Tiresome visuals add to the sense that you're repeating yourself. Paradise City generally looks very good, with lots of grimy detail and a ghetto vibe conveyed through clotheslines and spray-painted walls, but you're forced to trudge through the same urban wasteland in every neighborhood. Streets and alleys are festooned with identical hot-dog carts, neon bar signs, and hanging laundry. Ads for the same Nokia products and CDV games can be found on billboards throughout the city as well. Advertising in games is annoying enough, but it's extra irritating when the signs display the same handful of products ad nauseam. Bars, stores, and hotels all feature similar layouts, and boss hideouts boast almost exactly the same furniture, right down to matching oriental rugs. Everything is also extremely dark, and the city is tough to navigate at times because of the narrowness of the alleys and the height of the buildings. Only the voice samples keep the action feeling fresh, given that there seem to be hundreds of different lines. Most are cornball action-hero fare like "You ordered the lead salad?", but they're spoken with an over-the-top tone and are so varied that they don't get stale until you're well into the midway point of the game. And the voice clips nicely compensate for the barely noticeable techno score that sounds like a cheap riff on those old John Carpenter tunes that adorned his '80s movies...such as Escape From New York (that's probably not a coincidence).

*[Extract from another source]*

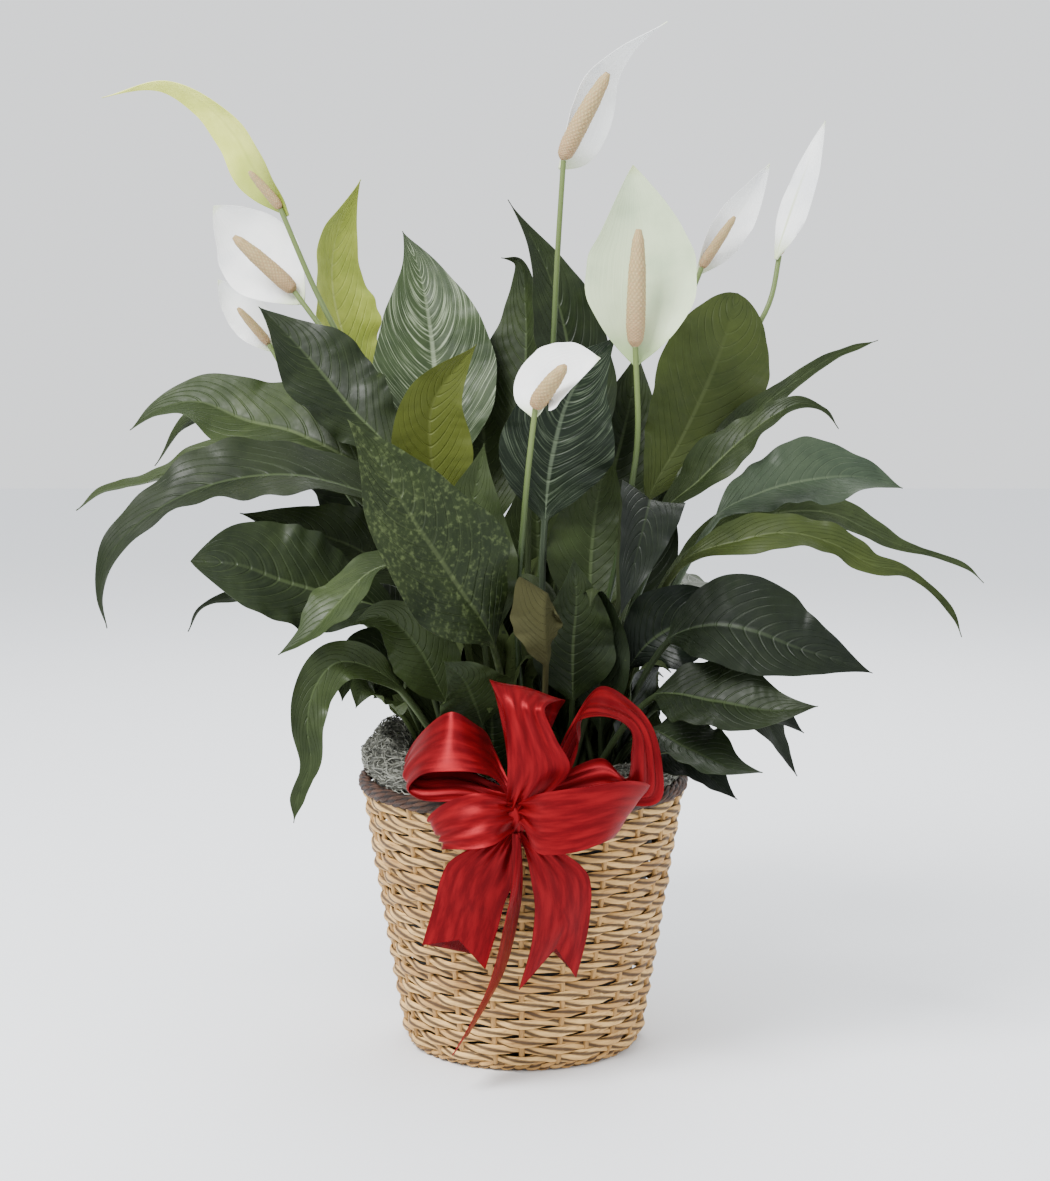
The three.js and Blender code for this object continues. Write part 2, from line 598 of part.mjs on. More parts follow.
// ---------------------------------------------------------------- blooms
// stalk runs from the soil to the bloom; spathe from there to its tip; spadix is where its end is.
const BLOOMS = {
  bloom_top: {
    root: [-2, 12], stalk: [[11, 10, 314], [21, 16, 490], [24, 16, 555], [28, 12, 621]],
    spathe: [[36, 25, 630], [46, 26, 656], [52, 20, 676], [69, 12, 695], [99, 4, 714]],
    spadix: [58, -6, 678], knob: 6.5, face: [0.5, -0.8, -0.3], width: 36, peak: 0.28, taper: 1.7,
  },
  bloom_right_of_centre: {
    root: [19, -3], stalk: [[52, -30, 291], [75, -40, 405], [78, -40, 435], [76, -40, 492]],
    spathe: [[79, -28, 520], [80, -24, 566], [74, -34, 614]], spadix: [77, -54, 570], knob: 6.5,
    face: [0, -1, 0.05], width: 76,
  },
  bloom_middle: {
    root: [2, -29], stalk: [[-4, -62, 323], [-1, -69, 360], [3, -77, 407], [8, -86, 452]],
    spathe: [[11, -76, 462], [20, -81, 470], [34, -91, 479], [50, -105, 485]],
    spadix: [27, -114, 480], knob: 6, face: [0.1, -0.8, 0.55], width: 47,
  },
  bloom_left: {
    root: [-22, 16], stalk: [[-92, 42, 433], [-134, 58, 490], [-166, 70, 532]],
    spathe: [[-188, 86, 552], [-207, 88, 575], [-225, 78, 594]], spadix: [-208, 58, 571], knob: 6,
    face: [0, -1, 0.1], width: 60, peak: 0.45, taper: 0.8,
  },
  bloom_far_left: {
    root: [-17, 6], stalk: [[-108, 42, 447], [-130, 52, 494], [-152, 62, 537], [-175, 66, 591]],
    spathe: [[-195, 75, 621], [-208, 77, 644], [-229, 72, 666], [-258, 64, 679], [-299, 50, 668]],
    spadix: [-196, 56, 617], knob: 3.6, face: [-0.8, -0.5, 0.3], width: 36, peak: 0.25,
    taper: 1.6, green: true,
  },
  bloom_right: {
    root: [30, 29], stalk: [[158, 70, 483], [181, 84, 526], [188, 90, 559]],
    spathe: [[196, 92, 589], [207, 92, 621], [220, 88, 656]], spadix: [201, 108, 606], knob: 3.6,
    face: [0.6, 0.8, 0.1], width: 24,
  },
  bloom_back: {
    root: [43, 38], stalk: [[116, 110, 505], [134, 128, 551]],
    spathe: [[153, 138, 578], [170, 140, 604], [185, 134, 629]], spadix: [158, 121, 589], knob: 4,
    face: [0.3, -0.9, 0], width: 30,
  },
  bloom_back_left: {
    root: [-14, 38], stalk: [[-144, 92, 439], [-175, 106, 471], [-190, 112, 494]],
    spathe: [[-204, 122, 512], [-218, 122, 528], [-228, 116, 542]], spadix: [-212, 104, 521],
    knob: 3.6, face: [0, -1, 0.2], width: 32, taper: 0.8,
  },
};
const SPATHE = {
  peak: 0.4, taper: 0.95, fold: 3, cup: 0.25, wave: 1, waves: 1.5, stem: 1.3,
};
const STALK_R = 2.1;
const STALK_SIDES = 6;
const SPADIX_BEND = 0.1; // share of its length for which a spadix goes on along its stalk

function stalkCurve({ root, stalk }) {
  const [x, y] = root;
  const spine = [[x, y, ROOT_Z], [x, y, SOIL_Z + 4], ...stalk].map(vec);
  return new THREE.CatmullRomCurve3(spine, false, 'centripetal');
}

function stalkOf(spec) {
  const curve = stalkCurve(spec);
  const stations = [...stemStations(curve, 1, 5), 1];
  const frames = framesAlong(curve, stations, stations.length - 1, [0.3, -1, 0], 0);
  return loft(frames.map((f, i) => Array.from({ length: STALK_SIDES }, (_, k) => {
    const turn = (2 * Math.PI * k) / STALK_SIDES;
    const r = STALK_R * (1.15 - 0.25 * stations[i]);
    return f.p.clone().addScaledVector(f.s, r * Math.cos(turn)).addScaledVector(f.n, r * Math.sin(turn));
  })));
}

// The spathe springs from behind its stalk, a little below the end, and cups round the spadix.
function spatheOf(spec) {
  const { stalk, spathe, face } = spec;
  const along = vec(stalk.at(-1)).sub(vec(stalk.at(-2))).normalize();
  const base = vec(stalk.at(-1)).addScaledVector(along, -spec.width / 6);
  const behind = vec(face).addScaledVector(along, -vec(face).dot(along)).normalize();
  base.addScaledVector(behind, -(STALK_R + SPATHE.stem + GAP));
  const curve = new THREE.CatmullRomCurve3([base, ...spathe.map(vec)], false, 'centripetal');
  const steps = 8;
  const stations = Array.from({ length: steps + 1 }, (_, i) => i / steps);
  const blade = { ...LEAF, ...SPATHE, ...spec };
  const frames = framesAlong(curve, stations, 4, face, 0);
  return loft(frames.map((f, i) => bladeRing(f, stations[i], blade, blade.across)));
}

// The spadix stands square on the end of its stalk: a round-ended finger covered in knobs.
function spadixOf(spec) {
  const { stalk, spadix, knob } = spec;
  const along = stalkCurve(spec).getTangentAt(1);
  const foot = vec(stalk.at(-1)).addScaledVector(along, GAP);
  const tip = vec(spadix);
  const bend = foot.clone().addScaledVector(along, foot.distanceTo(tip) * SPADIX_BEND);
  const curve = new THREE.QuadraticBezierCurve3(foot, bend, tip);
  const profile = [[0, 0.3], [0.16, 0.8], [0.36, 1], [0.58, 1], [0.8, 0.9], [0.95, 0.62], [1, 0.3]];
  const frames = framesAlong(curve, profile.map(([u]) => u), 0, [0.3, -1, 0.1], 0);
  const sides = 8;
  return loft(frames.map((f, i) => Array.from({ length: sides }, (_, k) => {
    const turn = (2 * Math.PI * k) / sides;
    const r = knob * profile[i][1] * ((i + k) % 2 ? 1.06 : 0.94);
    return f.p.clone().addScaledVector(f.s, r * Math.cos(turn)).addScaledVector(f.n, r * Math.sin(turn));
  })));
}

// ---------------------------------------------------------------- ribbon bow
// Each loop is a band of ribbon that leaves the knot and comes back to it, given by its two edges.
const LOOPS = [
  { // left
    one: [[-7, -134, 200], [-23, -102, 237], [-31, -111, 246], [-47, -115, 255], [-72, -100, 234],
      [-79, -102, 219], [-72, -110, 216], [-43, -114, 218], [-12, -128, 207]],
    other: [[-3, -140, 194], [-17, -134, 213], [-28, -140, 219], [-47, -139, 220], [-67, -135, 217],
      [-76, -130, 206], [-67, -136, 200], [-38, -141, 200], [-8, -140, 196]],
  },
  { // middle
    one: [[-11, -139, 193], [-10, -150, 222], [-10, -152, 244], [-13, -150, 263], [-21, -138, 280],
      [-18, -112, 265], [-11, -110, 229], [-8, -130, 195]],
    other: [[3, -141, 194], [30, -144, 223], [21, -146, 243], [14, -146, 262], [27, -128, 265],
      [23, -106, 253], [11, -108, 224], [1, -130, 195]],
  },
  { // right
    one: [[-4, -132, 198], [17, -104, 217], [31, -98, 242], [52, -96, 268], [73, -104, 257],
      [83, -114, 244], [90, -119, 219], [89, -119, 197], [58, -126, 195], [27, -132, 195],
      [-1, -134, 196]],
    other: [[2, -138, 193], [25, -122, 208], [37, -118, 233], [36, -126, 250], [54, -133, 254],
      [68, -135, 246], [69, -134, 231], [67, -130, 214], [52, -116, 224], [24, -118, 213],
      [1, -131, 199]],
  },
  { // lower left
    one: [[-6, -140, 202], [-29, -146, 207], [-50, -142, 200], [-62, -130, 186], [-54, -120, 182],
      [-28, -124, 190], [-7, -130, 195]],
    other: [[-6, -142, 182], [-20, -160, 176], [-38, -158, 173], [-51, -146, 171], [-46, -134, 170],
      [-24, -134, 179], [-7, -134, 188]],
  },
  { // lower right
    one: [[-2, -141, 202], [16, -156, 210], [43, -162, 215], [68, -154, 217], [82, -136, 210],
      [69, -122, 203], [32, -124, 198], [-1, -130, 194]],
    other: [[-1, -143, 184], [10, -160, 171], [32, -166, 173], [52, -158, 178], [60, -142, 178],
      [53, -130, 175], [25, -130, 178], [-2, -134, 187]],
  },
];
const TAILS = [
  { line: [[-8, -137, 180], [-30, -130, 146], [-38, -121, 118], [-46, -116, 90]],
    side: [-21, 1, 8], notch: 13 }, // left
  { line: [[-4, -139, 180], [-5, -140, 140], [-16, -130, 84], [-28, -122, 56], [-42, -116, 30]],
    side: [5, 14, 2], notch: 6 }, // edge-on
  { line: [[0, -137, 180], [24, -128, 146], [25, -121, 110], [16, -115, 72]], side: [19, 10, 1],
    notch: 26 }, // right
];
const LOOP_STEPS = 10;

function strip(points, sides, notch = 0) {
  const last = points.length - 1;
  const rings = points.map((p, i) => {
    const ahead = points[Math.min(i + 1, last)].clone().sub(points[Math.max(i - 1, 0)]).normalize();
    const normal = new THREE.Vector3().crossVectors(ahead, sides[i]).normalize();
    const edge = (k) => {
      const pull = i === last && k === 0 ? -notch : 0;
      return p.clone().addScaledVector(sides[i], k).addScaledVector(ahead, pull);
    };
    const half = RIBBON_THICK / 2;
    const upper = [-1, 0, 1].map((k) => edge(k).addScaledVector(normal, half));
    const lower = [1, 0, -1].map((k) => edge(k).addScaledVector(normal, -half));
    return [...upper, ...lower];
  });
  return loft(rings);
}

// A band of ribbon between its two edges.
function loop({ one, other }) {
  const edges = [one, other].map((line) => new THREE.CatmullRomCurve3(line.map(vec), false, 'centripetal'));
  const points = [];
  const sides = [];
  for (let i = 0; i <= LOOP_STEPS; i++) {
    const [a, b] = edges.map((edge) => edge.getPoint(i / LOOP_STEPS));
    points.push(a.clone().lerp(b, 0.5));
    sides.push(b.sub(a).multiplyScalar(0.5));
  }
  return strip(points, sides);
}

function tail({ line, side, notch }) {
  const curve = new THREE.CatmullRomCurve3(line.map(vec), false, 'centripetal');
  const steps = 6;
  const points = [];
  const sides = [];
  for (let i = 0; i <= steps; i++) {
    points.push(curve.getPointAt(i / steps));
    sides.push(vec(side).multiplyScalar(mix(0.3, 1, smooth((2.5 * i) / steps))));
  }
  return strip(points, sides, notch);
}

function bow() {
  const knot = new THREE.SphereGeometry(KNOT_R, 8, 5);
  knot.scale(1, 0.8, 1.3);
  knot.translate(KNOT.x, KNOT.y, KNOT.z);
  const rimFront = RIM_MID_R + (RIM_DEPTH / 2) * Math.cos(Math.PI / RIM_SIDES) + GAP;
  const tie = new THREE.CylinderGeometry(TIE_R, TIE_R, -KNOT.y - rimFront, 6);
  tie.translate(KNOT.x, (KNOT.y - rimFront) / 2, KNOT.z);
  return fuse([knot, tie, ...LOOPS.map(loop), ...TAILS.map(tail)]);
}

// ---------------------------------------------------------------- assembly
const group = new THREE.Group();

function place(name, geometry, material) {
  const mesh = new THREE.Mesh(geometry, new THREE.MeshStandardMaterial(MATERIALS[material]));
  mesh.name = name;
  group.add(mesh);
}

const leafHoles = Object.values(LEAVES).map(({ root }) => ({ root, r: STEM_R + HOLE_CLEAR }));
const crownHoles = Object.values(CROWNS).map(({ root }) => ({ root, r: SHEATH_R + STEM_R + HOLE_CLEAR }));
const stalkHoles = Object.values(BLOOMS).map(({ root }) => ({ root, r: STEM_R + HOLE_CLEAR }));

place('woven_basket', wovenBasket(), 'wicker');
place('basket_rim', basketRim(), 'rim');
place('grow_pot', growPot(), 'pot');
place('soil', soilBody([...leafHoles, ...crownHoles, ...stalkHoles]), 'soil');
place('moss_collar', mossCollar(), 'moss');
place('ribbon_bow', bow(), 'ribbon');
for (const [name, spec] of Object.entries(LEAVES)) {
  place(name, leaf(spec), spec.pale ? 'pale_leaf' : 'leaf');
}
for (const [name, { root, leaves }] of Object.entries(CROWNS)) {
  place(name, crown(root, leaves), 'leaf');
}
for (const [name, spec] of Object.entries(BLOOMS)) {
  place(`${name}_stalk`, stalkOf(spec), 'stalk');
  place(`${name}_spathe`, spatheOf(spec), spec.green ? 'green_spathe' : 'spathe');
  place(`${name}_spadix`, spadixOf(spec), 'spadix');
}

export default group;
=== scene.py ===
import bpy
import numpy as np
from numpy import cos, linspace, pi, sin
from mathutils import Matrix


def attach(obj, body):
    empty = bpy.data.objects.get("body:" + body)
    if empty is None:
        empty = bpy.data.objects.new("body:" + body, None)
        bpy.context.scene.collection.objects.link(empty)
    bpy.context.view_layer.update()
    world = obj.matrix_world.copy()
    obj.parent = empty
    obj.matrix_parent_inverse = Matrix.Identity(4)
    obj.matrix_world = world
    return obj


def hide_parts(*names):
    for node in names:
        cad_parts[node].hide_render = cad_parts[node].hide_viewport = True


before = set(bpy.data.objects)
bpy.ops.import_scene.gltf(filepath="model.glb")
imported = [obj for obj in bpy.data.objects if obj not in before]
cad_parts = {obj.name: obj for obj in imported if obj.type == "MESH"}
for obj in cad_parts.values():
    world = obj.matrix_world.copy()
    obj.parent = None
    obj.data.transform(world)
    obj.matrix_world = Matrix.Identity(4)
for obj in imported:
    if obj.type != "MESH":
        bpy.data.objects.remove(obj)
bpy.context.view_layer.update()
rng = np.random.default_rng(11)

# ---------------- driving dimensions, as in the solids
MM = 0.001
GAP = 0.3
BASKET_H = 193
BASKET_BASE_R = 84
BASKET_RIM_R = 115
BASKET_WALL = 5
BASKET_FLOOR = 7
FOOT_ROUND = (12, 5)  # height and inset of the wall's roll at the foot
RIM_H = 11
RIM_DEPTH = 9
RIM_MID_R = BASKET_RIM_R - BASKET_WALL / 2
POT_H = 172
POT_TOP_R = 99
POT_BASE_R = 72
POT_WALL = 1.8
POT_LIP = 4
POT_BAND = 14  # height of the wider band at the pot's mouth
POT_FLOOR_Z = BASKET_FLOOR + GAP
POT_RIM_Z = POT_FLOOR_Z + POT_H
SOIL_Z = POT_RIM_Z - 9
ROOT_Z = SOIL_Z - 11
SHEATH_R = 1.8
MOSS_INNER_R = 78
MOSS_OUTER_R = 114
MOSS_TOP = 209
MOSS_LEFT_RISE = 14
STALK_R = 2.1
KNOT = np.array([-5.0, -136.0, 190.0])
KNOT_R = 11
STAKES = 24
WEAVE_ROWS = 27
WEAVE_DEPTH = 1.9  # how far a row stands out before one stake and in behind the next
WEAVE_FROM = 9.5
WEAVE_TO = BASKET_H - 14.4
RIB = 1.2  # how far a midrib stands out below
BLADE = 0.9  # thickness of a leaf beside its midrib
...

Better than it looks at first glance yet not as good as it could be, Escape From Paradise City settles for mediocrity when it could have aspired to much more. The game mechanics and character development are more interesting than you might expect from a game like this, but with more imaginative level design, better graphics, and better multiplayer, this could have been a much better game. If you can get past the game's repetitive gameplay and visuals, you could still say that Escape From Paradise City is better than it looks at first glance, though perhaps that's not saying much.